We have had many times more positive experiences than we have had negative experiences, but we have certainly learned the most from our negative experiences. And I seem (surprisingly enough) to have become an adult (of sorts) during this year in China. One of the biggest components of that to me is my disillusionment with perfection. I’ve always been a perfectionist (I blame ballet for that, for better or worse) and I left the US and entered China seeking perfection. And I have not found it. There are astoundingly beautiful places in this country and more history than a single person can possibly wrap their mind around, along with many, many cultural differences that make me smile foolishly and love life. But living here has also allowed me to intimately see the shortcomings of modern day China, leaving the country far from perfect. My unofficial (and certainly mostly uninformed) opinion is that the lack of critical thinking is negatively affecting almost every aspect of modern-day Chinese culture.
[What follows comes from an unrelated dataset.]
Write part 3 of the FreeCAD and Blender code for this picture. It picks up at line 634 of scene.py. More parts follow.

Without a doubt, it’s certainly the biggest problem in the education system, but we can see the effects in almost everything. And whereas traditional China could be characterized by honor, respect, and the importance of community, modern-day China could be characterized by how those qualities are quickly fading and being forgotten, especially in the younger generations (that have been named by some “little emperors/empresses”.
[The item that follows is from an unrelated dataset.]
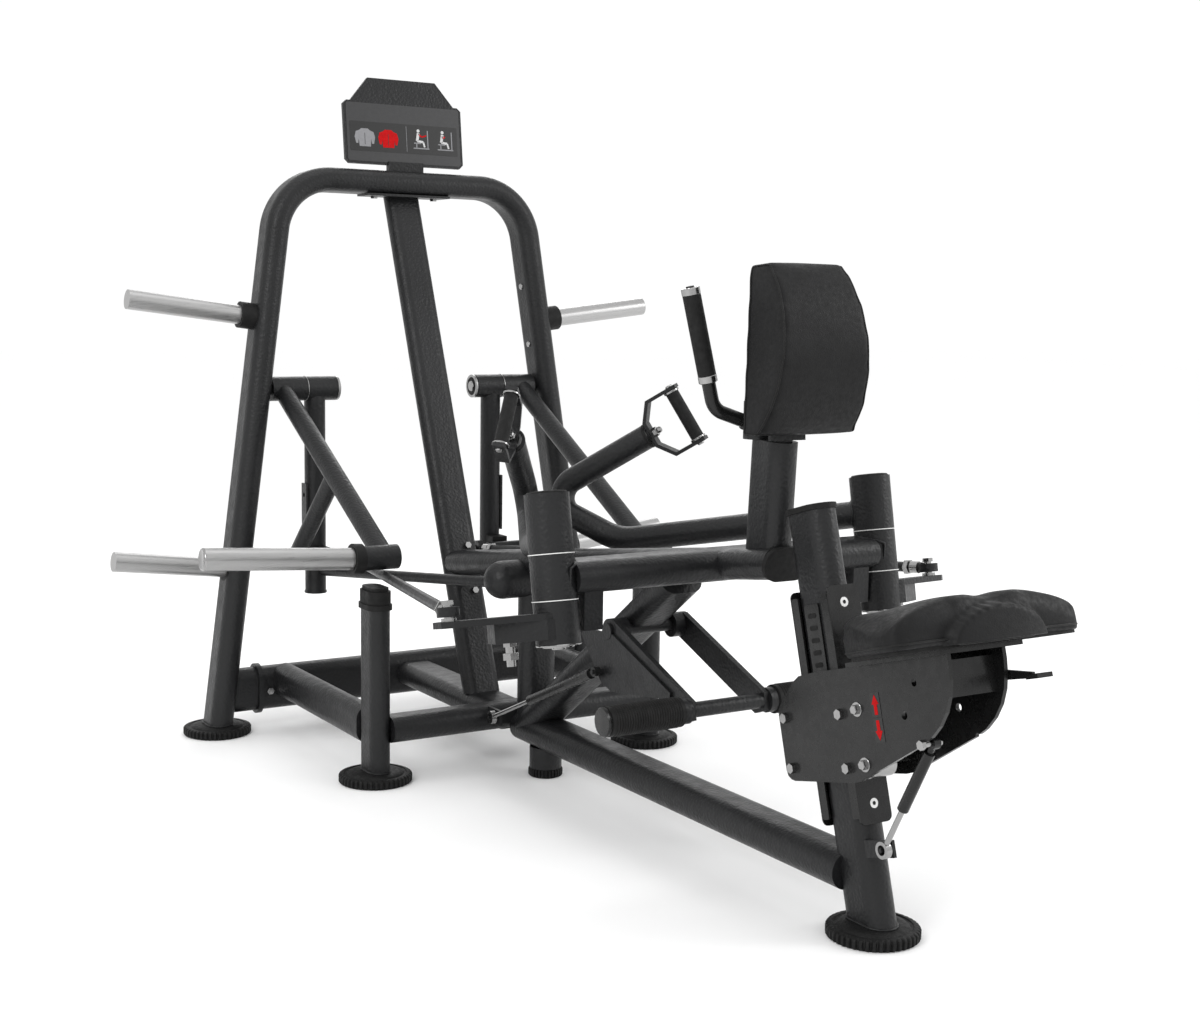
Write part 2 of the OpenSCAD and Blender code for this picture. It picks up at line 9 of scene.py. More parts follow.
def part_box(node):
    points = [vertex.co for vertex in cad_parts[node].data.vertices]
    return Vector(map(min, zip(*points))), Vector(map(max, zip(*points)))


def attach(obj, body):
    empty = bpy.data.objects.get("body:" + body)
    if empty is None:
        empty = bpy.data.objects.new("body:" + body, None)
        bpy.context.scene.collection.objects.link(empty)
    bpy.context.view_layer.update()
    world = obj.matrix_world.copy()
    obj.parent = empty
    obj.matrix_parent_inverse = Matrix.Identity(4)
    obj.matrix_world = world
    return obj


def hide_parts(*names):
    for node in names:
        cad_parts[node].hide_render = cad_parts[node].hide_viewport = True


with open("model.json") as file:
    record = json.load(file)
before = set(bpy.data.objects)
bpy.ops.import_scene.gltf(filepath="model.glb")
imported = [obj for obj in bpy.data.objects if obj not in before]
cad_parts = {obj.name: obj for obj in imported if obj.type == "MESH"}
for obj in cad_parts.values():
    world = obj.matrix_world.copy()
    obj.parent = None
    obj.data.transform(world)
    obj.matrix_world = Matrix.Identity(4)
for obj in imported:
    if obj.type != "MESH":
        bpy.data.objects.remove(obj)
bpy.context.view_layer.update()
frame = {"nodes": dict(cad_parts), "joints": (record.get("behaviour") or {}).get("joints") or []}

JOINTS = {j["name"]: j for j in frame["joints"]}
scene = bpy.context.scene
D = bpy.data
SIDES = (("left", -1), ("right", 1))
X = Vector((1, 0, 0))


def jpos(name):
    return Vector(JOINTS[name]["pos_m"])


def jaxis(name):
    return Vector(JOINTS[name]["axis"]).normalized()


def upward(name):
    """A joint's axis, turned to point up."""
    a = jaxis(name)
    return -a if a.z < 0 else a


def box(node):
    lo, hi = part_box(node)
    return Vector(lo), Vector(hi)


def mid(node):
    lo, hi = box(node)
    return (lo + hi) / 2


def axes(x, y, z):
    """A matrix with these three columns."""
    return Matrix((x, y, z)).transposed().to_4x4()


# ---------------------------------------------------------------- materials
class Mat:
    """A small builder for node materials in object coordinates (metres)."""

    def __init__(self, name, color, rough, metal=0.0, **sockets):
        self.m = D.materials.new(name)
        self.m.use_nodes = True
        self.t = self.m.node_tree
        self.b = self.t.nodes["Principled BSDF"]
        self.b.inputs["Base Color"].default_value = (*color, 1)
        self.b.inputs["Roughness"].default_value = rough
        self.b.inputs["Metallic"].default_value = metal
        for k, v in sockets.items():
            self.b.inputs[k.replace("_", " ")].default_value = v
        self.co = self.t.nodes.new("ShaderNodeTexCoord").outputs["Object"]
        self.m.diffuse_color = (*color, 1)
        self.last = None

    def node(self, kind, **props):
        n = self.t.nodes.new(kind)
        for k, v in props.items():
            setattr(n, k, v)
        return n

    def link(self, a, b):
        self.t.links.new(a, b)

    def mapped(self, scale):
        n = self.node("ShaderNodeMapping")
        n.inputs["Scale"].default_value = scale
        self.link(self.co, n.inputs["Vector"])
        return n.outputs["Vector"]

    def noise(self, scale, detail=3.0, rough=0.5, vec=None):
        n = self.node("ShaderNodeTexNoise")
        n.inputs["Scale"].default_value = scale
        n.inputs["Detail"].default_value = detail
        n.inputs["Roughness"].default_value = rough
        self.link(vec or self.co, n.inputs["Vector"])
        return n.outputs["Fac"]

    def voronoi(self, scale, feature="F1"):
        n = self.node("ShaderNodeTexVoronoi", feature=feature)
        n.inputs["Scale"].default_value = scale
        self.link(self.co, n.inputs["Vector"])
        return n.outputs["Distance"]

    def ramp(self, fac, stops):
        n = self.node("ShaderNodeValToRGB")
        el = n.color_ramp.elements
        while len(el) < len(stops):
            el.new(0.5)
        for e, (p, c) in zip(el, stops):
            e.position = p
            e.color = (*c, 1)
        self.link(fac, n.inputs["Fac"])
        return n.outputs["Color"]

    def colour(self, fac, stops):
        self.link(self.ramp(fac, stops), self.b.inputs["Base Color"])

    def rough(self, fac, lo, hi):
        n = self.node("ShaderNodeMapRange")
        n.inputs["From Min"].default_value = 0.3
        n.inputs["From Max"].default_value = 0.7
        n.inputs["To Min"].default_value = lo
        n.inputs["To Max"].default_value = hi
        self.link(fac, n.inputs["Value"])
        self.link(n.outputs["Result"], self.b.inputs["Roughness"])

    def bump(self, fac, dist, strength=1.0):
        n = self.node("ShaderNodeBump")
        n.inputs["Distance"].default_value = dist
        n.inputs["Strength"].default_value = strength
        self.link(fac, n.inputs["Height"])
        if self.last:
            self.link(self.last, n.inputs["Normal"])
        self.last = n.outputs["Normal"]
        self.link(self.last, self.b.inputs["Normal"])


def grey(v, warm=0.0):
    return (v * (1 + warm), v, v * (1 - warm))


def paint():
    m = Mat("hammered_charcoal", grey(0.011), 0.4, 0.0, Specular_IOR_Level=0.3)
    big = m.noise(5, 3)
    m.colour(big, [(0.3, (0.0075, 0.0077, 0.0082)), (0.7, (0.0125, 0.0128, 0.0135))])
    m.rough(m.noise(38, 4), 0.33, 0.47)
    m.bump(m.voronoi(170, feature="SMOOTH_F1"), 0.0011, 0.75)
    m.bump(m.noise(560, 3), 0.00028, 0.7)
    return m.m


def gloss_black():
    m = Mat("gloss_black", grey(0.008), 0.28, Specular_IOR_Level=0.32)
    m.colour(m.noise(12, 3), [(0.3, grey(0.006)), (0.7, grey(0.011))])
    m.rough(m.noise(60, 4), 0.2, 0.36)
    m.bump(m.noise(480, 3), 0.00012, 0.5)
    return m.m


def rubber(name, v=0.007, rough=(0.55, 0.75), grain=900):
    m = Mat(name, grey(v), 0.65, Specular_IOR_Level=0.22)
    m.colour(m.noise(40, 4), [(0.3, grey(v * 0.75)), (0.7, grey(v * 1.35, 0.02))])
    m.rough(m.noise(90, 3), *rough)
    m.bump(m.noise(grain, 3), 0.00018, 0.6)
    return m.m


def knurled(name, scale=420):
    m = Mat(name, grey(0.007), 0.6, Specular_IOR_Level=0.22)
    m.colour(m.noise(70, 3), [(0.3, grey(0.005)), (0.7, grey(0.010))])
    m.rough(m.noise(120, 3), 0.5, 0.7)
    m.bump(m.voronoi(scale), 0.0007, 0.8)
    return m.m


def vinyl():
    m = Mat("black_vinyl", grey(0.008), 0.5, Specular_IOR_Level=0.2)
    m.colour(m.noise(24, 5, 0.6), [(0.3, (0.0040, 0.0040, 0.0042)), (0.75, (0.0075, 0.0075, 0.0079))])
    m.rough(m.noise(130, 4), 0.42, 0.62)
    m.bump(m.noise(26, 4, 0.6), 0.0012, 0.3)
    m.bump(m.voronoi(520, feature="SMOOTH_F1"), 0.0005, 0.55)
    m.bump(m.noise(1400, 2), 0.00012, 0.5)
    return m.m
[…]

Realizing that China is no closer to perfection than the US is, along with my burgeoning awareness of global politics, has led me to the conclusion that nowhere and nothing is perfect. Each place has its own problems and if I’m picking what problems I want to deal with, I think I’m going to choose the United States where I’m also blessed to have a fairly high standard of living, good education, independent thinking, freedom (though China is definitely not without its own freedoms), and the protection of the military available to me simply because I am an American citizen.
Other people after an experience like we’ve had this year may not come to the same conclusion, but that’s partially why an extended experience abroad is so important. It forces you to question every aspect of life as you’ve known it and become aware of the things you’ve taken for granted and be grateful for the things you have or don’t have. When thrown completely out of your comfort zone, and if you have the mind to succeed and follow through with the commitment through the challenges, you (or at least I), are able to come up with original and experientially-founded conclusions for how you/I feel about things that may or may not have aligned with how you/I felt prior to coming here. And that’s probably one of the biggest ways I’ve changed during this time. My view of the world has changed shape and I’ve accepted perfection as an inspiring nonexistence.
And though China will certainly hold a special and memorable place in my heart for the rest of my life, for the first time, I can honestly say I’m proud to be an American.